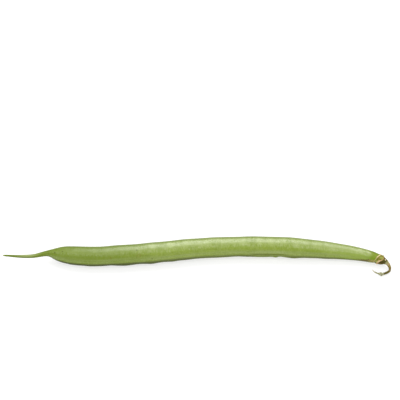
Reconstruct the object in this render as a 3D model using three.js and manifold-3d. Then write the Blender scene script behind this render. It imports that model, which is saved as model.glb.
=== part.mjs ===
// One green bean: a snap bean pod lying on its flank, with its beak at -X and its dried stalk at +X.
// Millimetres, +Z up, resting on z = 0. The seams run along the pod's +Y and -Y sides, and its
// bow is level. Three solids follow one spine: the pod, the calyx and the stalk.

import * as THREE from "three";
import { mergeVertices } from "three/addons/utils/BufferGeometryUtils.js";
import Module from "manifold-3d";

const wasm = await Module();
wasm.setup();

// ---------------------------------------------------------------- driving dimensions

// Centre line from the beak's tip, through pod and calyx, round the curl of the stalk.
const SPINE_POINTS = [
  [-85.4, -3.1, 3.9],
  [-78.0, -3.6, 3.5],
  [-71.5, -3.3, 3.6],
  [-65.5, -1.9, 3.9],
  [-60.0, -2.7, 4.15],
  [-47.0, -4.0, 4.15],
  [-33.0, -3.5, 4.5],
  [-18.0, -2.05, 4.6],
  [-3.0, 0.1, 4.5],
  [12.0, 1.4, 4.34],
  [27.0, 1.6, 4.48],
  [40.0, 1.15, 4.48],
  [55.0, 0.25, 3.78],
  [66.0, -1.0, 3.42],
  [74.0, -2.6, 3.1],
  [79.0, -4.05, 2.85],
  [81.0, -5.05, 2.65],
  [83.0, -5.8, 2.4],
  [84.3, -6.9, 1.85],
  [84.7, -8.3, 1.3],
  [84.1, -9.7, 0.95],
  [82.6, -10.9, 0.85],
  [80.9, -11.7, 0.92],
  [79.2, -11.1, 0.85],
  [78.0, -10.1, 0.85],
  [76.9, -9.1, 1.05],
];

// Half thickness of the pod at distances along the spine from the beak's tip.
const GREATEST_RADIUS = 4.42;
const POD_OUTLINE = [
  [0.0, 0.0],
  [0.3, 0.22],
  [3.2, 0.27],
  [7.4, 0.42],
  [11.5, 0.7],
  [16.6, 0.85],
  [19.6, 1.15],
  [21.6, 1.75],
  [23.8, 2.65],
  [26.4, 3.4],
  [30.5, 3.95],
  [38.0, 4.17],
  [55.0, 4.36],
  [75.0, GREATEST_RADIUS],
  [100.0, 4.36],
  [122.0, 4.36],
  [130.0, 4.3],
  [137.0, 4.0],
  [146.0, 3.48],
  [154.0, 2.97],
  [160.0, 2.52],
  [164.0, 2.1],
  [165.2, 1.85],
  [165.7, 1.35],
  [165.9, 0.0],
];
const POD_SIDES = 32;
const POD_STATIONS_PER_SPAN = 5;

// The section is a little wider from seam to seam than from flank to flank.
const SEAM_TO_SEAM = 1.04;
const FLANK_TO_FLANK = 0.97;

// Each seam is a low rib between two shallow grooves.
const SEAM_HEIGHT = 0.16;
const SEAM_HALF_ANGLE = 0.13;
const SEAM_CROWDING = 0.3;

// The seeds push the flanks out at these distances from the beak's tip.
const SEED_PLACES = [36.5, 51.5, 66.5, 80.0, 95.0, 110.5, 127.5, 141.5];
const SEED_SWELLING = 0.05;
const SEED_HALF_LENGTH = 4.6;

// The dried calyx is a lobed collar with a rim and a second ring behind it. Distances are from its rim.
const CALYX_OUTLINE = [
  [0.0, 1.75],
  [0.35, 1.98],
  [0.9, 1.7],
  [1.5, 1.78],
  [2.2, 1.4],
  [2.9, 1.15],
];
const CALYX_SIDES = 30;
const CALYX_STATIONS_PER_SPAN = 3;
const CALYX_LOBES = 5;
const CALYX_LOBE_DEPTH = 0.12;
const CALYX_LEAN = 0.35;

// The stalk has a swollen root, a knob where it broke off, and one torn fibre past the knob.
// Distances are from its root.
const STALK_OUTLINE = [
  [0.0, 1.1],
  [0.7, 0.95],
  [1.7, 0.53],
  [5.0, 0.48],
  [7.8, 0.48],
  [9.2, 0.75],
  [10.3, 0.35],
  [13.8, 0.2],
  [14.1, 0.1],
];
const STALK_SIDES = 12;
const STALK_STATIONS_PER_SPAN = 5;
const KNOB_PLACE = 9.2;
const KNOB_HALF_LENGTH = 1.2;
const KNOB_LUMP_HEIGHT = 0.14;
const KNOB_LUMPS_ROUND = 3;
const KNOB_LUMP_TWIST = 2.5;

// What grew together is parted by this much, so that each piece is a solid of its own.
const JOINT_GAP = 0.3;

const FLOOR_BLOCK = [200, 60, 4];

// ---------------------------------------------------------------- spine

const spine = new THREE.CatmullRomCurve3(SPINE_POINTS.map((point) => new THREE.Vector3(...point)));
spine.arcLengthDivisions = 3000;
const spineLength = spine.getLength();

// The spine's place at a distance from the beak's tip, with its level and upright directions.
function frameAt(distance) {
  const share = distance / spineLength;
  const centre = spine.getPointAt(share);
  const along = spine.getTangentAt(share);
  const level = new THREE.Vector3(0, 0, 1).cross(along).normalize();
  const upright = along.clone().cross(level);
  return { centre, level, upright };
}

// Turns an outline of (distance, radius) into a closed body, then bends it along the spine.
// The sculpt function gives each vertex its distance and its level and upright offsets.
function bendAlongSpine(outline, sides, sculpt) {
  const turned = new THREE.LatheGeometry(
    outline.map(([distance, radius]) => new THREE.Vector2(radius, distance)),
    sides,
  );
  turned.deleteAttribute("normal");
  turned.deleteAttribute("uv");
  const geometry = mergeVertices(turned);
  const positions = geometry.getAttribute("position");
  const vertex = new THREE.Vector3();
  for (let i = 0; i < positions.count; i += 1) {
    vertex.fromBufferAttribute(positions, i);
    const shaped = sculpt(vertex.y, Math.atan2(vertex.x, vertex.z), Math.hypot(vertex.x, vertex.z));
    const frame = frameAt(shaped.distance);
    vertex.copy(frame.centre);
    vertex.addScaledVector(frame.level, shaped.level);
    vertex.addScaledVector(frame.upright, shaped.upright);
    positions.setXYZ(i, vertex.x, vertex.y, vertex.z);
  }
  return geometry;
}

// A smooth outline through a few (distance, radius) points, however unevenly they are spaced.
function smoothOutline(points, stationsPerSpan) {
  const corners = points.map(([distance, radius]) => new THREE.Vector3(distance, radius, 0));
  const curve = new THREE.CatmullRomCurve3(corners);
  const stations = curve.getPoints(stationsPerSpan * (points.length - 1));
  return stations.map((station) => [station.x, Math.max(station.y, 0)]);
}

// ---------------------------------------------------------------- solids

function toSolid(geometry) {
  return new wasm.Manifold(new wasm.Mesh({
    numProp: 3,
    vertProperties: new Float32Array(geometry.getAttribute("position").array),
    triVerts: new Uint32Array(geometry.getIndex().array),
  }));
}

function toGeometry(solid) {
  const mesh = solid.getMesh();
  const geometry = new THREE.BufferGeometry();
  geometry.setAttribute("position", new THREE.BufferAttribute(mesh.vertProperties, 3));
  geometry.setIndex(new THREE.BufferAttribute(mesh.triVerts, 1));
  geometry.computeVertexNormals();
  return geometry;
}

function restOnFloor(geometry) {
  const floor = new THREE.BoxGeometry(...FLOOR_BLOCK);
  floor.translate(0, 0, -FLOOR_BLOCK[2] / 2);
  floor.deleteAttribute("normal");
  floor.deleteAttribute("uv");
  return toGeometry(toSolid(geometry).subtract(toSolid(mergeVertices(floor))));
}

// ---------------------------------------------------------------- pod

function seedSwelling(distance) {
  const bulges = SEED_PLACES.map((place) => Math.exp(-(((distance - place) / SEED_HALF_LENGTH) ** 2)));
  return SEED_SWELLING * Math.max(...bulges);
}

function seamRelief(angle) {
  const fromSeam = Math.abs(Math.asin(Math.sin(angle))) / SEAM_HALF_ANGLE;
  const rib = Math.exp(-(fromSeam ** 2));
  const groove = Math.exp(-((fromSeam - 2) ** 2));
  return SEAM_HEIGHT * (rib - groove / 2);
}

function sculptPod(distance, turn, radius) {
  const angle = turn - SEAM_CROWDING * Math.sin(2 * turn);
  const flank = Math.sin(angle) ** 2;
  const girth = radius / GREATEST_RADIUS;
  const swollen = radius * (1 + seedSwelling(distance) * (0.35 + 0.65 * flank));
  const reach = swollen + seamRelief(angle) * girth;
  return {
    distance,
    level: reach * SEAM_TO_SEAM * Math.cos(angle),
    upright: reach * FLANK_TO_FLANK * Math.sin(angle),
  };
}

function makePod() {
  const outline = smoothOutline(POD_OUTLINE, POD_STATIONS_PER_SPAN);
  return restOnFloor(bendAlongSpine(outline, POD_SIDES, sculptPod));
}

// ---------------------------------------------------------------- calyx and stalk

const podLength = POD_OUTLINE.at(-1)[0];
const calyxLength = CALYX_OUTLINE.at(-1)[0];
const calyxStart = podLength + JOINT_GAP;
const stalkStart = calyxStart + calyxLength + JOINT_GAP;

// A smooth outline that starts at a distance along the spine and is closed by a flat disc at each end.
function closedOutline(points, start, stationsPerSpan) {
  const wall = smoothOutline(points, stationsPerSpan);
  const end = points.at(-1)[0];
  return [[0, 0], ...wall, [end, 0]].map(([distance, radius]) => [start + distance, radius]);
}

function roundOffsets(distance, turn, reach) {
  return { distance, level: reach * Math.cos(turn), upright: reach * Math.sin(turn) };
}

function sculptCalyx(distance, turn, radius) {
  if (radius === 0) {
    return roundOffsets(distance, turn, 0);
  }
  const middleness = Math.sin((Math.PI * (distance - calyxStart)) / calyxLength);
  const lobe = CALYX_LOBE_DEPTH * middleness * Math.cos(CALYX_LOBES * turn);
  const lean = CALYX_LEAN * middleness * Math.sin(turn);
  return roundOffsets(distance + lean, turn, radius + lobe);
}

function sculptStalk(distance, turn, radius) {
  if (radius === 0) {
    return roundOffsets(distance, turn, 0);
  }
  const fromKnob = (distance - stalkStart - KNOB_PLACE) / KNOB_HALF_LENGTH;
  const lumps = Math.sin(KNOB_LUMPS_ROUND * turn + KNOB_LUMP_TWIST * distance);
  return roundOffsets(distance, turn, radius + KNOB_LUMP_HEIGHT * Math.exp(-(fromKnob ** 2)) * lumps);
}

function makeCalyx() {
  const outline = closedOutline(CALYX_OUTLINE, calyxStart, CALYX_STATIONS_PER_SPAN);
  return bendAlongSpine(outline, CALYX_SIDES, sculptCalyx);
}

function makeStalk() {
  const outline = closedOutline(STALK_OUTLINE, stalkStart, STALK_STATIONS_PER_SPAN);
  return bendAlongSpine(outline, STALK_SIDES, sculptStalk);
}

// ---------------------------------------------------------------- the bean

const group = new THREE.Group();

function addPiece(name, geometry, color, roughness) {
  const mesh = new THREE.Mesh(geometry, new THREE.MeshStandardMaterial({ color, roughness, metalness: 0 }));
  mesh.name = name;
  group.add(mesh);
}

addPiece("pod", makePod(), 0x91a84c, 0.45);
addPiece("calyx", makeCalyx(), 0xc9ad7a, 0.8);
addPiece("stalk", makeStalk(), 0x7f6f35, 0.85);

// The origin is the middle of the bean's box, on the surface it lies on.
const middle = new THREE.Box3().setFromObject(group).getCenter(new THREE.Vector3());
group.position.set(-middle.x, -middle.y, 0);

export default group;
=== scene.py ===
"""A green bean lying on its flank: a pod with its beak, its dried calyx and its curled stalk."""

import math

import bmesh
import bpy
from mathutils import Matrix, Vector, noise


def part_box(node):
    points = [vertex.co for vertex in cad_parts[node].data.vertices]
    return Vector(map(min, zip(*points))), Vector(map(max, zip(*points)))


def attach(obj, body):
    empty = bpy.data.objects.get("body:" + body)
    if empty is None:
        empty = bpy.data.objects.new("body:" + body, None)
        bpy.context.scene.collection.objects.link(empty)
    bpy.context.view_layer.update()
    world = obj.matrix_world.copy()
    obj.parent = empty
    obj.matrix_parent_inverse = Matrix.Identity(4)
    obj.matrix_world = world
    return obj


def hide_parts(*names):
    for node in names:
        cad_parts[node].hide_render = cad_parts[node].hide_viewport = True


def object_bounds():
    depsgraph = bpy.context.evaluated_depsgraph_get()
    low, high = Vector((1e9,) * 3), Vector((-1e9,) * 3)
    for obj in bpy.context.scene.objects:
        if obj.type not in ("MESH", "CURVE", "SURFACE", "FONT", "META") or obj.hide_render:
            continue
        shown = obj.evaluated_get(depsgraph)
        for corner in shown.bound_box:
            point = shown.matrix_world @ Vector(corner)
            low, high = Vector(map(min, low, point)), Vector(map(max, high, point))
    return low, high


MM = 0.001

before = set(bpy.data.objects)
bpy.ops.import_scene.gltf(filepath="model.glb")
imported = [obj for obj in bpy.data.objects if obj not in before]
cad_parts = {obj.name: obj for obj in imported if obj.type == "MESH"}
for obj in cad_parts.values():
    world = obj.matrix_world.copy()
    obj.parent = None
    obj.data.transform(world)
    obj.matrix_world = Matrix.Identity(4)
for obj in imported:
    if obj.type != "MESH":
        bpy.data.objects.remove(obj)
cad_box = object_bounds()


# ------------------------------------------------------------------ camera

PICTURE_WIDTH = 400
PICTURE_CENTRE = PICTURE_WIDTH / 2
BEAN_PIXEL_X = 196.6
BEAN_PIXEL_Y = 254.3
MM_PER_PIXEL = 0.439
CAMERA_ELEVATION = math.radians(45)
LENS = 100
SENSOR = 36
NEAR_CLIP_SHARE = 0.05
FAR_CLIP = 20


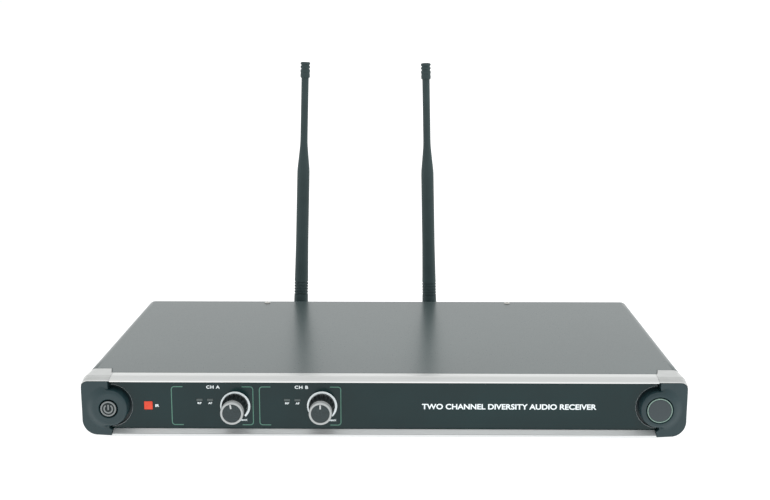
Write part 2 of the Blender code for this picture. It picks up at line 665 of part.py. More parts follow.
def make_antenna(channel):
    pivot = (ANTENNA_X[channel], ANTENNA_PIVOT_Y, CONTROL_Z)
    swivel = empty(f"antenna_{channel}_swivel", pivot, (0, ANTENNA_LEAN[channel], 0), CASE)
    socket = [
        (0, -0.0300),
        (0.0048, -0.0300),
        (0.0048, -0.0196),
        (0.0075, -0.0196),
        (0.0075, -0.0176),
        (0.0048, -0.0176),
        (0.0048, -0.0140),
        (0, -0.0140),
    ]
    fixed = (ANTENNA_X[channel], ANTENNA_PIVOT_Y, CONTROL_Z)
    smooth_round(turned("antenna_socket_" + channel, socket[::-1], NICKEL, CASE, fixed, "y", FINE))
    face = -0.0067
    nut = [
        (0, face),
        (0.0056, face),
        (0.0070, face - 0.0015),
        (0.0072, -0.0110),
        (0.0072, -0.0173),
        (0.0051, -0.0173),
        (0.0051, -0.0137),
        (0, -0.0137),
    ]
    name = "antenna_base_" + channel
    base = turned(name, nut, BLACK_PLASTIC, swivel, (0, 0, 0), "y", FINE)
    for side, label in ((-1, "left"), (1, "right")):
        inner, outer = sorted((side * 0.0036, side * KNUCKLE))
        arm = arc((0, 0), 0.0061, -90, 90, 8)
        arm = arm + [(-0.0078, 0.0052), (-0.0078, -0.0052)]
        join(base, outline(f"{name}_arm_{label}", arm, inner, outer, "side", None, swivel))
    cut(base, rod(name + "_bore", (0, 0, 0), "x", -0.010, 0.010, HINGE_HOLE, None, swivel, SMALL))
    pin_half = KNUCKLE - 0.0001
    rod("antenna_pin_" + channel, (0, 0, 0), "x", -pin_half, pin_half, HINGE_PIN, STEEL, swivel, SMALL)

    fold = empty(f"antenna_{channel}_fold", (0, 0, 0), (ANTENNA_TILT[channel], 0, 0), swivel)
    profile = [
        (0, WHIP_LENGTH),
        (0.0030, WHIP_LENGTH),
        (0.0041, WHIP_LENGTH - 0.0010),
        (0.0041, 0.2160),
        (0.0031, 0.2150),
        (0.0032, 0.1580),
        (0.0054, 0.1355),
        (0.0055, 0.0700),
        (0.0060, 0.0350),
        (0.0062, 0.0180),
        (0.0060, 0.0100),
        (0, 0.0100),
    ]
    whip = turned("antenna_whip_" + channel, profile, BLACK_SLEEVE, fold, (0, 0, 0), "z", FINE)
    tongue = arc((0, 0), 0.0058, 180, 360, 10) + [(0.0058, 0.0120), (-0.0058, 0.0120)]
    name = "antenna_tongue_" + channel
    join(whip, outline(name, tongue, -0.0032, 0.0032, "side", None, fold))
    cut(whip, rod(name + "_bore", (0, 0, 0), "x", -0.005, 0.005, HINGE_HOLE, None, fold, SMALL))


def make_xlr(channel):
    """A male three-pin output: flange, barrel behind the panel, and pins on the barrel's floor."""
    x = XLR_X[channel]
    name = "xlr_output_" + channel
    wide, tall = XLR_FLANGE
    flange_y = PANEL_Y + SHEET + GAP
    low = (x - wide, flange_y, CONTROL_Z - tall)
    high = (x + wide, flange_y + 0.0020, CONTROL_Z + tall)
    plate = box(name, low, high, NICKEL, CASE)
    centre = (x, 0, CONTROL_Z)
    join(plate, rod(name + "_barrel", centre, "y", 0.2120, flange_y + 0.001, XLR_BARREL, None, CASE, ROUND))
    cut(plate, rod(name + "_socket", centre, "y", 0.2175, 0.2350, XLR_SOCKET, None, CASE, ROUND))
    for i in range(3):
        angle = radians(90 + 120 * i)
        pin = (x + XLR_PIN_CIRCLE * cos(angle), 0, CONTROL_Z + XLR_PIN_CIRCLE * sin(angle))
        join(plate, rod(f"{name}_pin_{i}", pin, "y", 0.2160, 0.2300, XLR_PIN, None, CASE, SMALL))


def make_jack():
    centre = (JACK_X, 0, CONTROL_Z)
    low = (JACK_X - 0.007, 0.206, CONTROL_Z - 0.008)
    high = (JACK_X + 0.007, PANEL_Y - GAP, CONTROL_Z + 0.008)
    body = box("jack_output", low, high, BLACK_PLASTIC, CASE)
    outer = PANEL_Y + SHEET + GAP
    join(body, rod("jack_bushing", centre, "y", 0.227, outer + 0.001, 0.0047, None, CASE, FINE))
    join(body, rod("jack_nut", centre, "y", outer, outer + 0.0022, 0.0066, None, CASE, FINE))
    cut(body, rod("jack_bore", centre, "y", 0.2070, 0.2400, JACK_BORE, None, CASE, FINE))


def make_dc_inlet():
    centre = (DC_X, 0, CONTROL_Z)
    low = (DC_X - 0.006, 0.214, CONTROL_Z - 0.006)
    high = (DC_X + 0.006, PANEL_Y - GAP, CONTROL_Z + 0.006)
    body = box("dc_inlet", low, high, BLACK_PLASTIC, CASE)
    join(body, rod("dc_nose", centre, "y", 0.227, PANEL_Y + SHEET + 0.0006, 0.0045, None, CASE, FINE))
    cut(body, rod("dc_bore", centre, "y", 0.2190, 0.2400, DC_BORE, None, CASE, FINE))
    join(body, rod("dc_pin", centre, "y", 0.2180, 0.2285, DC_PIN, None, CASE, SMALL))


# ---------------------------------------------------------------- inside


def make_boards():
    low = (*BOARD_LOW, BOARD_Z)
    high = (*BOARD_HIGH, BOARD_Z + BOARD_THICK)
    box("main_board", low, high, BOARD_GREEN, CASE)
    back = CONTROL_BOARD_Y + BOARD_THICK
    box("control_board", (-0.201, CONTROL_BOARD_Y, 0.0055), (0.201, back, 0.0355), BOARD_GREEN, CASE)


def make_tuner(channel):
    x = ANTENNA_X[channel]
    low = (x - 0.024, 0.150, BOARD_TOP)
    high = (x + 0.024, 0.200, BOARD_TOP + 0.015)
    box("tuner_can_" + channel, low, high, TIN, CASE, 0.0008)
    route = []
    start, end = Vector((x, 0.2197, CONTROL_Z)), Vector((x, 0.2003, CONTROL_Z - 0.003))
    steps = 8
    for i in range(steps + 1):
        share = i / steps
        eased = share * share * (3 - 2 * share)
        point = start.lerp(end, share)
        point.z = start.z + (end.z - start.z) * eased
        route.append(point)
    cable("antenna_lead_" + channel, route, 0.0014, BLACK_RUBBER)


def cable(name, route, radius, finish):
    curve = bpy.data.curves.new(name, "CURVE")
    curve.dimensions = "3D"
    curve.bevel_depth = radius
    curve.bevel_resolution = 2
    curve.use_fill_caps = True
    spline = curve.splines.new("POLY")
    spline.points.add(len(route) - 1)
    for point, place_at in zip(spline.points, route):
        point.co = (*place_at, 1)
    obj = bpy.data.objects.new(name, curve)
    obj.parent = CASE
    PARTS.objects.link(obj)
    curve.materials.append(paint(name + "_" + finish[0], *finish[1:]))


def make_heatsink():
    fins, pitch, thick, base = 6, 0.0042, 0.0014, 0.003
    x = 0.160
    height = BOARD_TOP + 0.021
    points = [(x, BOARD_TOP)]
    for i in range(fins):
        left = x + i * pitch
        points += [(left, height), (left + thick, height)]
        if i < fins - 1:
            points += [(left + thick, BOARD_TOP + base), (left + pitch, BOARD_TOP + base)]
    points.append((x + (fins - 1) * pitch + thick, BOARD_TOP))
    outline("regulator_heatsink", points, 0.120, 0.155, "front", SATIN_ALUMINIUM, CASE)


def make_capacitors():
    profile = [
        (0, 0.0220),
        (0.0056, 0.0220),
        (0.0062, 0.0212),
        (0.0062, 0.0040),
        (0.0057, 0.0034),
        (0.0062, 0.0028),
        (0.0062, 0),
        (0, 0),
    ]
    for label, x in (("a", 0.112), ("b", 0.130)):
        obj = turned("capacitor_" + label, profile, BLACK_SLEEVE, CASE, (x, 0.130, BOARD_TOP), "z", FINE)
        smooth_round(obj)


def make_ribbon():
    """The flat cable from the back of the control board down to the front edge of the main board."""
    start = (CONTROL_BOARD_Y + BOARD_THICK + GAP, 0.0280)
    end = (0.0800, BOARD_TOP + 0.0008)
    line = [start, (start[0] + 0.010, 0.0284)]
    line += arc((0.0330, 0.0200), 0.0086, 70, 0, 6)
    line += arc((0.0530, 0.0180), 0.0105, 190, 262, 6)
    line.append(end)
    sheet("ribbon_cable", line[::-1], -0.014, 0.014, "side", 0.0008, RIBBON_GREY, CASE)


def build():
    make_top_cover()
    make_bottom_chassis()
    make_rear_panel()
    make_screws()
    make_feet()
    make_rails()
    make_corner_trim(-1, "left")
    make_corner_trim(1, "right")
    make_end_cap(-1, "left", BUTTON_BORE["power"])
    make_end_cap(1, "right", BUTTON_BORE["select"])
    make_fascia()
    make_lights()
    make_subframe()
    make_buttons()
    make_boards()
    make_jack()
    make_dc_inlet()
    make_heatsink()
    make_capacitors()
    make_ribbon()
    for channel in "ab":
        make_knob(channel)
        make_antenna(channel)
        make_xlr(channel)
        make_tuner(channel)


build()
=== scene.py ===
"""The looks of a two-channel wireless receiver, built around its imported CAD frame.

Lengths are in millimetres, measured from the rails' front lip (y) and from the case's underside (z).
put() turns a mesh into a piece in the frame's metres.
"""

import json
from math import atan2, copysign, cos, pi, radians, sin, sqrt, tan

import bmesh
import bpy
from mathutils import Matrix, Vector


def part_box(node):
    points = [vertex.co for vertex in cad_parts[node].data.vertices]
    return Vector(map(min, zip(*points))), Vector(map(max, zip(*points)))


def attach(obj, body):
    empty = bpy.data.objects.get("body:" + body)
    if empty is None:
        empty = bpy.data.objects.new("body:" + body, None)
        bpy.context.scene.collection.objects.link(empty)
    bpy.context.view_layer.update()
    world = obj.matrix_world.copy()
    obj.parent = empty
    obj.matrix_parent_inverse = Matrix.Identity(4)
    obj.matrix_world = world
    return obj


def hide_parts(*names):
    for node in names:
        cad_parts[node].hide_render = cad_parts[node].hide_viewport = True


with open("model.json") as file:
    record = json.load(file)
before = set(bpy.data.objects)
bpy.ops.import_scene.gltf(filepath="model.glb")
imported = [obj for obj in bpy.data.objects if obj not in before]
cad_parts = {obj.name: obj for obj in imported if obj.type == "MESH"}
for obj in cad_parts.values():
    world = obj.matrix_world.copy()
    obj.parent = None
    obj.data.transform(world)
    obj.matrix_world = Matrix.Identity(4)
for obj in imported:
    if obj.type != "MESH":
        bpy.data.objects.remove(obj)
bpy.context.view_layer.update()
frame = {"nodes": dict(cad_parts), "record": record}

MM = 0.001
SIDES = ((-1, "left"), (1, "right"))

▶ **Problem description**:
From the entries above, give again exactly the lines running from the line with "makeStalk(), 0x7f6f35, 0.85);" to the line with "if obj.type not"; include both of those lines.

▶ **The output**:
addPiece("stalk", makeStalk(), 0x7f6f35, 0.85);

// The origin is the middle of the bean's box, on the surface it lies on.
const middle = new THREE.Box3().setFromObject(group).getCenter(new THREE.Vector3());
group.position.set(-middle.x, -middle.y, 0);

export default group;
=== scene.py ===
"""A green bean lying on its flank: a pod with its beak, its dried calyx and its curled stalk."""

import math

import bmesh
import bpy
from mathutils import Matrix, Vector, noise


def part_box(node):
    points = [vertex.co for vertex in cad_parts[node].data.vertices]
    return Vector(map(min, zip(*points))), Vector(map(max, zip(*points)))


def attach(obj, body):
    empty = bpy.data.objects.get("body:" + body)
    if empty is None:
        empty = bpy.data.objects.new("body:" + body, None)
        bpy.context.scene.collection.objects.link(empty)
    bpy.context.view_layer.update()
    world = obj.matrix_world.copy()
    obj.parent = empty
    obj.matrix_parent_inverse = Matrix.Identity(4)
    obj.matrix_world = world
    return obj


def hide_parts(*names):
    for node in names:
        cad_parts[node].hide_render = cad_parts[node].hide_viewport = True


def object_bounds():
    depsgraph = bpy.context.evaluated_depsgraph_get()
    low, high = Vector((1e9,) * 3), Vector((-1e9,) * 3)
    for obj in bpy.context.scene.objects:
        if obj.type not in ("MESH", "CURVE", "SURFACE", "FONT", "META") or obj.hide_render:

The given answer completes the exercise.